# SET TASK:
Among the entries below, find the lines with "grown" and copy them.

# SUPPLIED MATERIAL:
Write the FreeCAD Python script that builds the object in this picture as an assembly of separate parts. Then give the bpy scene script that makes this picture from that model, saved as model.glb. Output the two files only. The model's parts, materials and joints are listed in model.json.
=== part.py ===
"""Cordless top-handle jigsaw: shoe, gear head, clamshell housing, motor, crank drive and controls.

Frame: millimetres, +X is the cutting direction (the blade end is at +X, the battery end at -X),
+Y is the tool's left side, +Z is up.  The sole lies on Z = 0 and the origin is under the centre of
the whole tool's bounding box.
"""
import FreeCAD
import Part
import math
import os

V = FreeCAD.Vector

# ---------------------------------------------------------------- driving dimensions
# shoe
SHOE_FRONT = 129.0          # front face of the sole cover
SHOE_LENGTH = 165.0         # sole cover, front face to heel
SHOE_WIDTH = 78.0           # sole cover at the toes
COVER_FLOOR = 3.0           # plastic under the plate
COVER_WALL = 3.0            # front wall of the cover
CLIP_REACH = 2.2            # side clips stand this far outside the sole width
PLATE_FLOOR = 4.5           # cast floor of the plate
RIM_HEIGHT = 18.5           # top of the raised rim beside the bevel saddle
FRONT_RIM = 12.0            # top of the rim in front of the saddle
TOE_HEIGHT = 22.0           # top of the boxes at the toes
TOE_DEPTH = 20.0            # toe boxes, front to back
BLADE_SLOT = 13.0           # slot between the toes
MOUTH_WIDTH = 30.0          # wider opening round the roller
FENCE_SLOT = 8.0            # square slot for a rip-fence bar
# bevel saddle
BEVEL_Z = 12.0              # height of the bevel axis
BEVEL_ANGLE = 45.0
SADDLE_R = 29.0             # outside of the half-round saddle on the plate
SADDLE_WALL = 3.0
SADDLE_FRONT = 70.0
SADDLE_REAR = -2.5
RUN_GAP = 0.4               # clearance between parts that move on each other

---

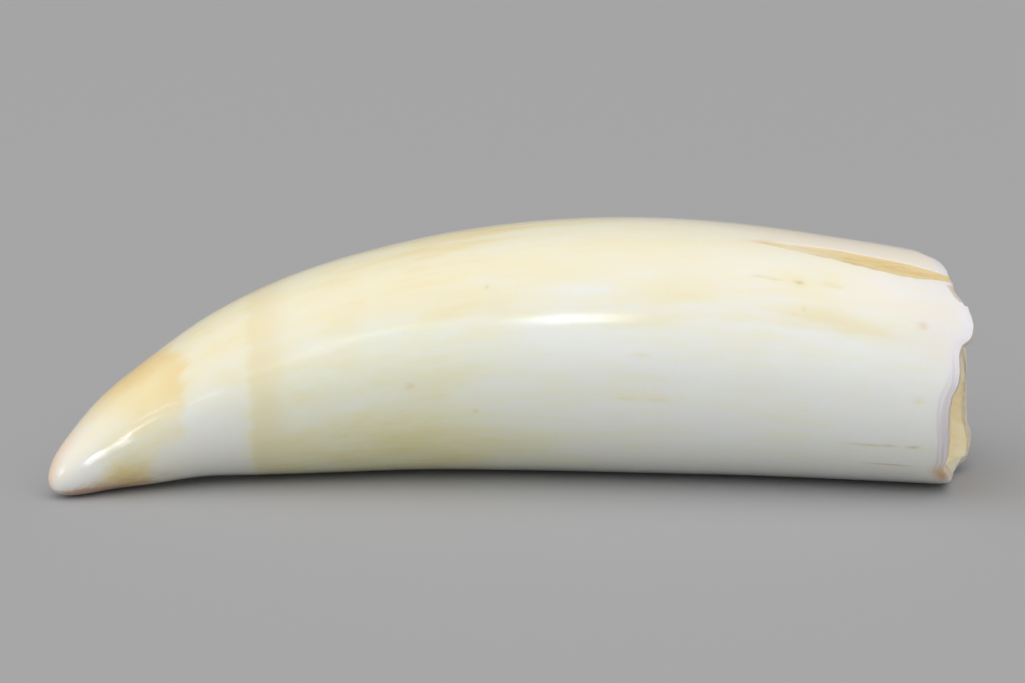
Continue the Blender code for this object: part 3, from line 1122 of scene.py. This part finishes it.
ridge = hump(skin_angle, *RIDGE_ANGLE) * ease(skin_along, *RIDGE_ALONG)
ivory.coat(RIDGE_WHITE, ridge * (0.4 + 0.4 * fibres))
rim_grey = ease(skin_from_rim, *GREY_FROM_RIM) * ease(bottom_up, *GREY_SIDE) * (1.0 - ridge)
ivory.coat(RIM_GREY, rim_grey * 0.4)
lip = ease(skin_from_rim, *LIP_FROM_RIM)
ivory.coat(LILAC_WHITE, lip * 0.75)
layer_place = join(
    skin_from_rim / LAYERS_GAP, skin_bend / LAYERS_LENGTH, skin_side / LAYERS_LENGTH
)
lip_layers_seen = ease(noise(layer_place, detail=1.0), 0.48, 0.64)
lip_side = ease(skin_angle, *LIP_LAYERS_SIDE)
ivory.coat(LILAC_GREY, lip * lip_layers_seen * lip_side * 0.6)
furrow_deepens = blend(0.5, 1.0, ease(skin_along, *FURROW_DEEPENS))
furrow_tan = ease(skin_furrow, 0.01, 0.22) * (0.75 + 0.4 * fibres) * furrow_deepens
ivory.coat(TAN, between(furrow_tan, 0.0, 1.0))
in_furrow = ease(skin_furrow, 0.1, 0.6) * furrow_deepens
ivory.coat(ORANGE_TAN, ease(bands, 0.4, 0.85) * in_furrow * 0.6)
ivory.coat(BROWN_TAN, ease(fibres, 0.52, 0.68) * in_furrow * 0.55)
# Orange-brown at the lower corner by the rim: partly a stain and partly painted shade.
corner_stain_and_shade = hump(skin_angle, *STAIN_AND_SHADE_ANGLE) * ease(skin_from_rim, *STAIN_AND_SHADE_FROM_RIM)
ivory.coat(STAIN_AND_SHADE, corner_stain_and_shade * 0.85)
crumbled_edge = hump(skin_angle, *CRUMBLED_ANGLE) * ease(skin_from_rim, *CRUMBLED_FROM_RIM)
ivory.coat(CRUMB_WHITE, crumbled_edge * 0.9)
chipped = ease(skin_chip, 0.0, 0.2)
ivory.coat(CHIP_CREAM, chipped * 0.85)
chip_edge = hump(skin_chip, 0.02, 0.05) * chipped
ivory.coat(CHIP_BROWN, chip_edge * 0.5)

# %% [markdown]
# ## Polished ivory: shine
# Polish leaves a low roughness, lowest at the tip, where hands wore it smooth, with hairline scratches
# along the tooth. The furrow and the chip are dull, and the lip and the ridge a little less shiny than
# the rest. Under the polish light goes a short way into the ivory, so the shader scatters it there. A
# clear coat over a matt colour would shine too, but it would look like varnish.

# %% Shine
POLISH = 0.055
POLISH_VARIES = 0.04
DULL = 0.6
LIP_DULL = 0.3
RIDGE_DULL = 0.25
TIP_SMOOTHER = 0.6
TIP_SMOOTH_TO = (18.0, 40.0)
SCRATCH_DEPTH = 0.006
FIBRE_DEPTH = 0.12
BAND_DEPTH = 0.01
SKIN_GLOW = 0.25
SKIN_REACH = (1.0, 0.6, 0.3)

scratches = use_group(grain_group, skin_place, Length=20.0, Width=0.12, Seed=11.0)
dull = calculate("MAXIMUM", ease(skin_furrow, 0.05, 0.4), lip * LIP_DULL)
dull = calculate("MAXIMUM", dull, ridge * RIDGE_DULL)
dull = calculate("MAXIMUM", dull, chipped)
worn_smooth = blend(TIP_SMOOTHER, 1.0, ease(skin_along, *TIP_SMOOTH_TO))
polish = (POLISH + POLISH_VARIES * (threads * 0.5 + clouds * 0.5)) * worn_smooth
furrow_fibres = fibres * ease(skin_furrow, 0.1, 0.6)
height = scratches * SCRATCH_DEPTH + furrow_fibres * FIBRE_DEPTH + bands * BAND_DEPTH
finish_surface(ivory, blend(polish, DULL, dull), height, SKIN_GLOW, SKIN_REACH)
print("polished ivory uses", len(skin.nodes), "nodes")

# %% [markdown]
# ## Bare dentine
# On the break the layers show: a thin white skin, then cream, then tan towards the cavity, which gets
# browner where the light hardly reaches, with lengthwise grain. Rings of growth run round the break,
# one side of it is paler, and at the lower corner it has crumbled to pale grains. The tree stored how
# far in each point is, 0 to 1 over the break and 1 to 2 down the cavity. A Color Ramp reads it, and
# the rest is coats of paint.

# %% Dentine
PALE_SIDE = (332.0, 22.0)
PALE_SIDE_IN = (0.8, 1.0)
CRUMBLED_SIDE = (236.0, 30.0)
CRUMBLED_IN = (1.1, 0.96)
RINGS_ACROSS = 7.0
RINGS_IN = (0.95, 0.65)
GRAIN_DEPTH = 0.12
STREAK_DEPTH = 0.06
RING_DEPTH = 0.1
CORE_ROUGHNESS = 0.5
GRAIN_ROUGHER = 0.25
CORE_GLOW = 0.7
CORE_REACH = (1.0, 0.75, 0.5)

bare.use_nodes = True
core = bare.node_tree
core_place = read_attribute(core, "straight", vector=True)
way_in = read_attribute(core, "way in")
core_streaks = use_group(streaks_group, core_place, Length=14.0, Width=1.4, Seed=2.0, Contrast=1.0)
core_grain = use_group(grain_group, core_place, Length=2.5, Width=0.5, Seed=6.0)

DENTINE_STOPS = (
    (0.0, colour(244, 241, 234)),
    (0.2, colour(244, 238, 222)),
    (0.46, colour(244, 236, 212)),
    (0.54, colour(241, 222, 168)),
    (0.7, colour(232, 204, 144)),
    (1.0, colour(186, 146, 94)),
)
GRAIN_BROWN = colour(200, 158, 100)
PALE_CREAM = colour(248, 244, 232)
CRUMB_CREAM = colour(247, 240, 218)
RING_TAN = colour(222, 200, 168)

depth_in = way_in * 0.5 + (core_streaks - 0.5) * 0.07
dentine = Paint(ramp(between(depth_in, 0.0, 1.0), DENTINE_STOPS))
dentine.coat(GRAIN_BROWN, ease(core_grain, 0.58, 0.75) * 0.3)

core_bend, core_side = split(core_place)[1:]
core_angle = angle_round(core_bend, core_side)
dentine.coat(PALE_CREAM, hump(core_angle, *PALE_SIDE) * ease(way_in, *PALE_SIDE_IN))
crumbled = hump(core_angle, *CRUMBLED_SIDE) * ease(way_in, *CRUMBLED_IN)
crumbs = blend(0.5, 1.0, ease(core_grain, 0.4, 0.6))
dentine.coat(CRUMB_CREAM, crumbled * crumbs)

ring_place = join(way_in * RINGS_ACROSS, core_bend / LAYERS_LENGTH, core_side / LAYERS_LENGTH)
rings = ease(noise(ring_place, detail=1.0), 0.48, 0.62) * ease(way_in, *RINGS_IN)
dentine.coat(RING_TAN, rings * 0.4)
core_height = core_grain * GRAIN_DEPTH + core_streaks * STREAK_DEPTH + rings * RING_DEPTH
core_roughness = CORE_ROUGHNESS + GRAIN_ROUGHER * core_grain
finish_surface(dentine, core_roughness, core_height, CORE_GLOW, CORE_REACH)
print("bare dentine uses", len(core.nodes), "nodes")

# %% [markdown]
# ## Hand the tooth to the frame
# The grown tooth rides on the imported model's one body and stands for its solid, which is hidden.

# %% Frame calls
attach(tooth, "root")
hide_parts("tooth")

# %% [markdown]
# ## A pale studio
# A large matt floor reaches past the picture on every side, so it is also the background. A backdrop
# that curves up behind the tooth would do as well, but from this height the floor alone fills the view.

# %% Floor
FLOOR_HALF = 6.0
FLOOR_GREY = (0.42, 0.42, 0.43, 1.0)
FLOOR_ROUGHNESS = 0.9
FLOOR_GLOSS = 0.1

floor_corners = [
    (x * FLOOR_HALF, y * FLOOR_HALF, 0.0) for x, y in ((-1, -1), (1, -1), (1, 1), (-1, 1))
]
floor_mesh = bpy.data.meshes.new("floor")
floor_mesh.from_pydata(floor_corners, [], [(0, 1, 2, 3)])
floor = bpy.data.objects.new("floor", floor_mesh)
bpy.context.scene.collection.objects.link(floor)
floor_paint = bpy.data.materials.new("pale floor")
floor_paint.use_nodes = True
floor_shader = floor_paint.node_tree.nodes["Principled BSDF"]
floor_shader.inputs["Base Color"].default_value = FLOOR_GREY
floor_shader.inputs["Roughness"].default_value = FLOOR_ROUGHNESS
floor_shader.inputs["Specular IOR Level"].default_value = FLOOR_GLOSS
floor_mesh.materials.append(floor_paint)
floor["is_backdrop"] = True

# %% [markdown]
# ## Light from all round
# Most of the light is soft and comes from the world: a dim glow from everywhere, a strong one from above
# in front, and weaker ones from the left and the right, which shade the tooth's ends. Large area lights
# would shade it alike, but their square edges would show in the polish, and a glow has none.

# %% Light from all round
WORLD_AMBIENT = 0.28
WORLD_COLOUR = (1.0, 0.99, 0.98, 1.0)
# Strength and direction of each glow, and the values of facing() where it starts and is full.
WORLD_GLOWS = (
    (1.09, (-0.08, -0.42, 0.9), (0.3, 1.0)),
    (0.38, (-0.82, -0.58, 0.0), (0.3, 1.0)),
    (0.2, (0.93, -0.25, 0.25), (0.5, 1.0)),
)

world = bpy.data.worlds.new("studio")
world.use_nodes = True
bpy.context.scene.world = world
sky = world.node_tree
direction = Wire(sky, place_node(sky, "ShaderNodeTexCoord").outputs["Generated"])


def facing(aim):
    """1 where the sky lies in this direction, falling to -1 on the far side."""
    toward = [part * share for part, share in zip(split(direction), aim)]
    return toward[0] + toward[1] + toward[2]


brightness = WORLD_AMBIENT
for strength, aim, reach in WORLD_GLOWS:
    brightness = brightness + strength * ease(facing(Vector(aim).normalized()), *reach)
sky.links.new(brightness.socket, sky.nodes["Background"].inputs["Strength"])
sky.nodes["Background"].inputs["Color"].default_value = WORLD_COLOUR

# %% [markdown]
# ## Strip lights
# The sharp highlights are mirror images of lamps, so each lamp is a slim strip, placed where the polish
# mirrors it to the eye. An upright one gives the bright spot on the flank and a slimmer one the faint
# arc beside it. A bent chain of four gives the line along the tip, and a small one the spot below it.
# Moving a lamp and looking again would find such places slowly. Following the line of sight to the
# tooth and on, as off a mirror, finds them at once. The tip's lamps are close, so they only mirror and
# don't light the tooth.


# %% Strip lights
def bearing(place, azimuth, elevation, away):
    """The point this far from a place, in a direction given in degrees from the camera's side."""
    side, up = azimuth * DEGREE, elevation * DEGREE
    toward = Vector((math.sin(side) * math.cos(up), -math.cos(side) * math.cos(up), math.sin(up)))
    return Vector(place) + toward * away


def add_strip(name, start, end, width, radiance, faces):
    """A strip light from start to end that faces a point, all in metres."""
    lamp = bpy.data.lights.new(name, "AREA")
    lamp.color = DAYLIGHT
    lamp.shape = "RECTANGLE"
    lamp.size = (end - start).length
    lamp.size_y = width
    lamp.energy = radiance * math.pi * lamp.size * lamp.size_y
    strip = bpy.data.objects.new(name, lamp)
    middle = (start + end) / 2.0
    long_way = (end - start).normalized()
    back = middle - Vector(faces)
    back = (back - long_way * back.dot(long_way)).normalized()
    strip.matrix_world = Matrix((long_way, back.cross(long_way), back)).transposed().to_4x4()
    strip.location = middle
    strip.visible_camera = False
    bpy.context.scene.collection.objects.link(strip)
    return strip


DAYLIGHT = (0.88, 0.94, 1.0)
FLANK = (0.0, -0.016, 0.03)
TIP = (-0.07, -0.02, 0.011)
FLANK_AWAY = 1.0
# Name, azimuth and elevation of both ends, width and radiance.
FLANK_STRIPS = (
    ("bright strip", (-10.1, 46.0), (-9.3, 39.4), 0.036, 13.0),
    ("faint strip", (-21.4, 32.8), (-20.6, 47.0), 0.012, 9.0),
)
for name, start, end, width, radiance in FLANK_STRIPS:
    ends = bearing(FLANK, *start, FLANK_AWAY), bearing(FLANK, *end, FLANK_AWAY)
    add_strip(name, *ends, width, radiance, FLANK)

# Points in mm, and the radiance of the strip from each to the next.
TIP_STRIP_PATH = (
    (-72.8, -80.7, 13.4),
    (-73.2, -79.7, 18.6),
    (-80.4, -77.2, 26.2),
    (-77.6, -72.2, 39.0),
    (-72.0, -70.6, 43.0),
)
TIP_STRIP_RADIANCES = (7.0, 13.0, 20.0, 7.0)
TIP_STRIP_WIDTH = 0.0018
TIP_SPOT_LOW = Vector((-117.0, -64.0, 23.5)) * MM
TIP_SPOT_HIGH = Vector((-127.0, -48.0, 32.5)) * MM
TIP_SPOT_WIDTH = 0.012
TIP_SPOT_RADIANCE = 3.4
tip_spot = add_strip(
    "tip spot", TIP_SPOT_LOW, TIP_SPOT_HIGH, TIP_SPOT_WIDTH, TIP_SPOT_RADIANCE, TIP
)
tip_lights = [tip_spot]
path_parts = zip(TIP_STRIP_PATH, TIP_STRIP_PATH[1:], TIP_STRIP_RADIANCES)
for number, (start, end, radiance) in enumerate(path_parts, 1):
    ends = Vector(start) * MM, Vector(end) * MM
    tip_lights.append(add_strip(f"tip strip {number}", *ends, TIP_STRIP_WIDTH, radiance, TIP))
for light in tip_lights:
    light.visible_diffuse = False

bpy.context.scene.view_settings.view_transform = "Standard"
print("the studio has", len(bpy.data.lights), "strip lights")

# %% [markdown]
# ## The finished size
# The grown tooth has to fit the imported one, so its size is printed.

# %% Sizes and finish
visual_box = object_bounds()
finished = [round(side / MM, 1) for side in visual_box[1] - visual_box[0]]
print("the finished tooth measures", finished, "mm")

# RESULT FOR THIS EXERCISE:
# The grown tooth rides on the imported model's one body and stands for its solid, which is hidden.
# The grown tooth has to fit the imported one, so its size is printed.